The Crucitas story is simple. Placer Dome acquired the project in the 1980s as a result of a regional stream survey. At the time it was their 2nd most strategic gold project. They spent about $35 million dollars drilling 35,000 meters of core drilling. The price of gold went to $252 and they turned the project over to Lyon Lake Mines. Lyon Lake ran out of money in 2000 and sold 100% of the project to Infinito Gold.
Placer's drilling outlined a 2.45 million ounce resource split evenly between inferred and indicated. The gold is actually above surface; the starter pit is a hill that will be quarried. The strip ratio is about .6 to 1 over the life of the mine and is zero for the first few years of production.
Infinito released a feasibility study in July of 2008 showing cash cost of $342 per ounce of gold with a capital cost of $66.2 million and an internal rate of return of 35% at a gold price of $750. They believe it will take 12-18 months to finish project construction after financing is in place.
Vannessa actually wanted to get this mine into production back in 2002 but were prevented by an act of the President of Costa Rica to stop open pit mining in the country. It took years of legal wrangling but Infinito won their case and Costa Rica now uses them as a poster child as to how to plan an open pit mine in the country. Environmental approval was received in February of 2008.
Infinito owns the project 100% subject to a 2% NSR to Placer Dome, a 1% NSR to the original prospector who found the project and a 2% NSR in the form of a government tax. That 2% actually goes to the province so the province officials are eager to see the project in production. During the 6 non-productive years while Infinito tried to get the ban on open pit mining changed, they took the opportunity to build a local school and to cement strong community relations. My opinion is hardly objective but I've been to a lot of foreign projects and Infinito seems to have done it right. They have strong community support.

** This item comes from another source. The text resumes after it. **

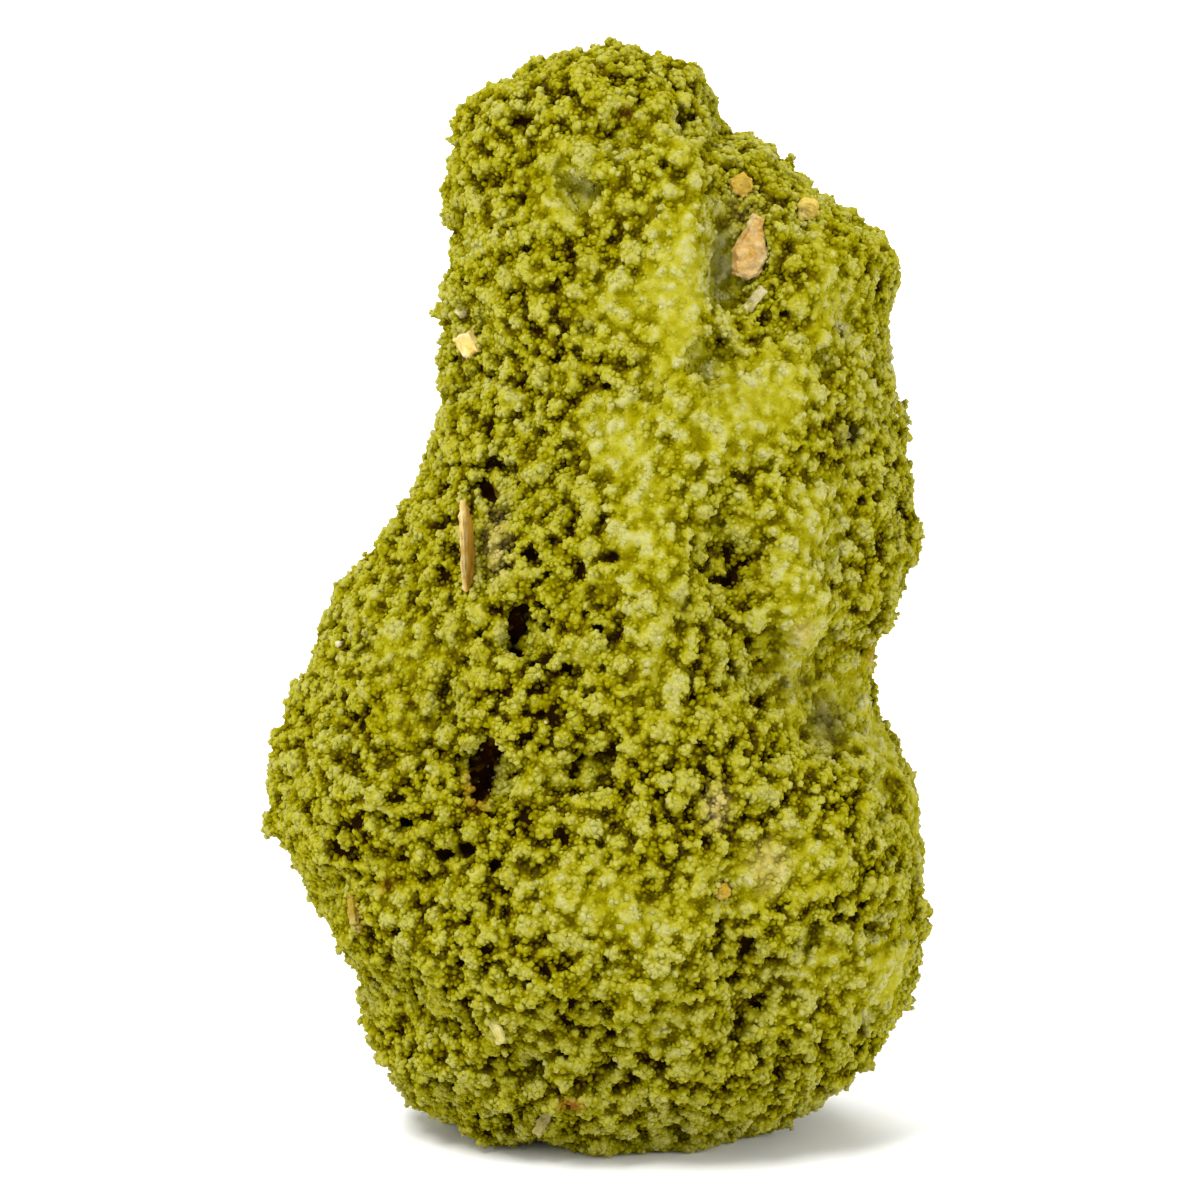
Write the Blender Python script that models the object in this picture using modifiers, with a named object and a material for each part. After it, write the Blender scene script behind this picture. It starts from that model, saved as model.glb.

Crucitas is right on the border with Nicaragua and as a result, the local area is part of the 2% of Costa Rica without electrical power. The cost of diesel gensets would be absurd so part of the $66 million in construction is to put in a 75 KM line to the mine. Part of the agreement with the power company provided for Infinito to also put a cable wire (as in cable tv/internet) along with the power lines. Infinito agreed but demanded and got an agreement that all of the schools and police stations along the 75 KM get free Internet access. It's very much a win-win situation.
Times are tough and for the last 6 months, money has been almost impossible to raise for juniors. Our financial system is on the verge of total failure. Part of the cure is going to be a revaluation of the merits of gold and silver mines. I think the $66 million in debt financing will be a slam-dunk and I believe in about 15-18 months I'm going to be invited to an Infinito gold pour in Costa Rica.
This is a simple story and a simple investment decision. The company has 121 million shares and a price of $.45 giving a market cap of $55 million. With 2.45 million ounces of gold, that gives a price per ounce of about $22. That's absurd. This is a production story. They have released a feasibility study. The price should be in the $80-$100 range per ounce. It's cheap at this price and it won't be long before the market wakes up to the very real appeal of gold and producing gold companies.
I'm as biased as I can be. The dollar is on the verge of total collapse as the result of a 75-year experiment with a financial system based on credit and spending. The solution - the only solution - is going to be a gold and silver based financial system. Infinito is going to be an advertiser. We don't own any shares but I'm going to look very closely at buying some shortly. You are responsible for your own due diligence.